Empellón Cocina, Empellón Taqueria, and Empellón Al Pastor, NYC
Salsa roja and salsa verde are the ebony and ivory of the salsa universe: Whereas verde supplies brightness and clean, sharp heat, roja offers gentle spice and dried herb warmth. It makes sense that the two keep such close company—you’ll encounter versions of both at nearly every taqueria in Mexico. For Alex Stupak's salsa roja (a key component for his tacos al pastor), he looked to guajillo chile, one of the workhorses of the Mexican pantry. Cheap and ubiquitous, these dried peppers impart the mild heat, distinctive berry-like aroma, and deep, rusty hue that define a good roja.
Recipe reprinted from Tacos: Recipes and Provocations by Alex Stupak and Jordana Rothman. Copyright ©2015 by Empellon Holdings LLC. Photos by Evan Sung. Published by Clarkson Potter/Publishers, an imprint of Penguin Random House LLC
about 2 cups
- 2 plum tomatoes
- 10 guajillo chiles
- 1 chipotle morita chile
- 1⁄2 teaspoon dried Mexican oregano
- 1⁄8 teaspoon cumin seeds
- 5 garlic cloves, skins on
- 1 1⁄2 teaspoons kosher salt
- 1 tablespoon sugar
- 1 tablespoon cider vinegar
Preheat the broiler. Roast the tomatoes on a baking sheet under the broiler until they are blackened in spots, about 7 minutes. Turn them over and continue to blacken, about another 7 minutes. Remove the tomatoes from the broiler and set them aside to cool at room temperature. Once they are cool enough to handle, peel the tomatoes and discard the skins.
Remove the stems from the guajillo and chipotle chiles and tear them open. Shake out and discard the seeds. Remove and discard the veins.
Set a 12-inch cast-iron skillet over medium heat for 5 minutes. Add the oregano and cumin seeds and toast briefly, shaking the pan, until fragrant, about 15 seconds. Remove the spices from the heat, transfer them to a spice grinder, and grind to a fine powder.
Reheat the skillet over medium heat. Toast the guajillo and chipotle chiles, turning them from time to time until you see the first wisp of smoke, about 45 seconds.
Remove the pan from the heat, and transfer the chiles to a bowl. Cover them with hot tap water and place a heavy plate over the chiles to keep them submerged. Set the chiles aside to soak for 30 minutes.

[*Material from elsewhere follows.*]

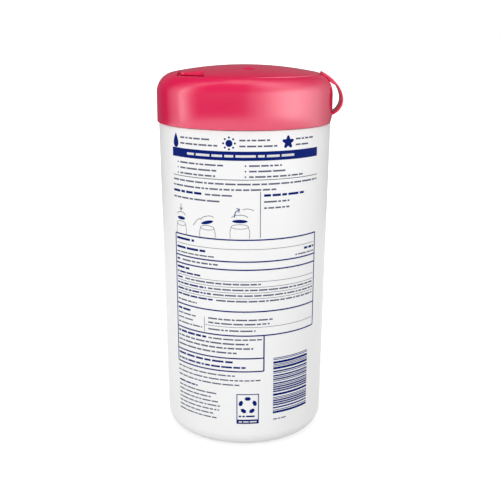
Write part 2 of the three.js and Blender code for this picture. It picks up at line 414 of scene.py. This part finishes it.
def tongue_outline(inset, root_x):
    """Plan outline of the tongue that the thumb lifts, drawn inset by a wall."""
    tip = -LEDGE_FRONT - TONGUE_LENGTH + inset
    root_side = TONGUE_ROOT_WIDTH / 2 - inset
    tip_side = TONGUE_TIP_WIDTH / 2 - inset
    return rounded([
        (tip, -tip_side, TONGUE_FILLET - inset),
        (root_x, -root_side, 0),
        (root_x, root_side, 0),
        (tip, tip_side, TONGUE_FILLET - inset),
    ])


def build_lid():
    front = -LEDGE_FRONT
    disc = turned("lid_moulding", [
        (0, LID_BOTTOM),
        (LID_RADIUS - LID_DRAFT, LID_BOTTOM),
        (LID_RADIUS, LEDGE_TOP),
        (LID_RADIUS, FAR),
        (0, FAR),
    ])
    within(disc, block(front, FAR, -FAR, FAR, 0, FAR))
    joined(disc, prism(tongue_outline(0, front + LID_WALL / 2), LEDGE_TOP + LID_SEAT, FAR))
    within(disc, cap_form(0, LID_BOTTOM))
    inside = cylinder(LID_RADIUS - LID_DRAFT - LID_WALL, 0, FAR)
    within(inside, block(front + LID_WALL, FAR, -FAR, FAR, 0, FAR))
    joined(inside, prism(tongue_outline(LID_WALL, front), 0, FAR))
    within(inside, cap_form(LID_WALL, 0))
    cut(disc, inside)
    seal = cylinder(SEAL_INNER_RADIUS + SEAL_WALL, LID_BOTTOM, FAR)
    cut(seal, cylinder(SEAL_INNER_RADIUS, 0, 2 * FAR))
    within(seal, cap_form(LID_WALL / 2, 0))
    joined(disc, seal)
    sphere = (DIMPLE_RADIUS ** 2 + DIMPLE_DEPTH ** 2) / (2 * DIMPLE_DEPTH)
    surface = DOME_CENTRE + math.sqrt(DOME_RADIUS ** 2 - Vector(DIMPLE_PLACE).length_squared)
    steps = 96
    profile = [(0, -sphere)]
    for k in range(1, steps):
        angle = math.pi * k / steps
        profile.append((sphere * math.sin(angle), -sphere * math.cos(angle)))
    dimple = turned("dimple", [*profile, (0, sphere)], steps)
    place = (DIMPLE_PLACE[0], DIMPLE_PLACE[1], surface + sphere - DIMPLE_DEPTH)
    dimple.data.transform(Matrix.Translation(Vector(place) * MM))
    cut(disc, dimple)
    return smooth(eased(disc, 0.25))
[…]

Add the garlic cloves to the skillet and roast them, turning them from time to time until they have softened slightly and are blackened in spots, about 6 minutes. Turn off the heat, remove the garlic from the skillet, and set it aside to cool at room temperature. Once they are cool enough to handle, peel the garlic cloves and discard the skins.
Drain the soaked chiles and discard the liquid. Place them in a blender along with the ground spices and the roasted garlic, salt, sugar, cider vinegar, and 1/4 cup water. Purée on high speed until completely smooth, working in batches if necessary. Set up a medium-mesh sieve over a bowl and pass the purée through the strainer. Transfer the strained purée to a container or refrigerate until ready to use. The salsa will keep for up to 3 days.